Le film donne à voir le rapport qu’entretiennent les acteurs porno avec leurs enfants. Avec une lucidité touchante, Nina Roberts raconte la manière dont elle parle à son fils de douze ans de son métier, après l’avoir surpris devant un porno. Une autre déclare avec une douleur sèche qu’elle regrette d’avoir fait trois enfants qui ne sont même pas capables de l’appeler pour prendre de ses nouvelles. Son témoignage, de quelques minutes à peine, est saisissant de tristesse.

Mais l’intensité du drame n’est pas suffisamment récurrente pour faire tomber le film dans le mélo. Si HPG est un homme, il est d’abord un personnage comique, un corps d’acteur qu’il utilise pour sa capacité à générer des situations burlesques. Outre la fabrication des tournages, déjà propice à susciter le rire – comme dans Il n’y a pas de rapport sexuel – c’est HPG lui-même qui déploie son propre sens de l’humour. Se considérant pitoyable parce qu’il ne bande pas suffisamment, il se verse sur le crâne la fausse mixture d’éjaculation qu’il réservait au visage de son actrice. Lors d’un second tournage, il demande à son assistant de mimer le chant d’une chouette avant de l’éjecter brutalement d’un « oh mais elle nous emmerde cette mouette, allez ta gueule », pour mieux s’occuper de sa double pénétration.
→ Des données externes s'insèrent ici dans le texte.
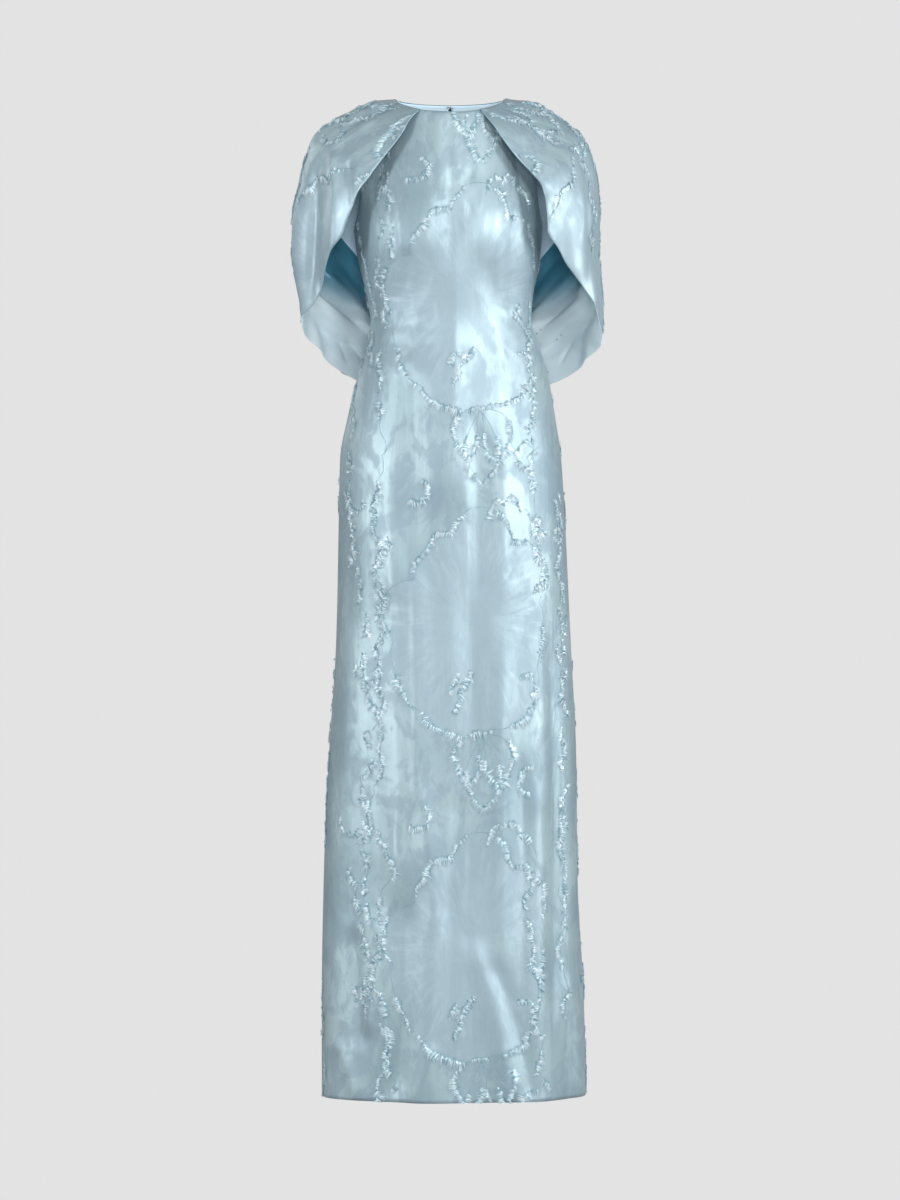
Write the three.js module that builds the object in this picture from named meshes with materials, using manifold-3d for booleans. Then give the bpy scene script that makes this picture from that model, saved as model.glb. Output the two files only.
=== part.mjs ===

Cet humour resurgit aussi dans la candeur enfantine de ses deux bébés, qu’il filme avec tendresse, quand il ne les fait pas lourdement tomber contre le parquet.

Dans son alternance des registres, cet autoportrait multi facettes démontre le potentiel expressif d’un réalisateur tantôt sincère, tantôt acteur de sa propre image, mais bel et bien réalisateur de cinéma.

Fils de, HPG, avec HPG, Gwenaëlle Baïd, Christophe, France, 1h10.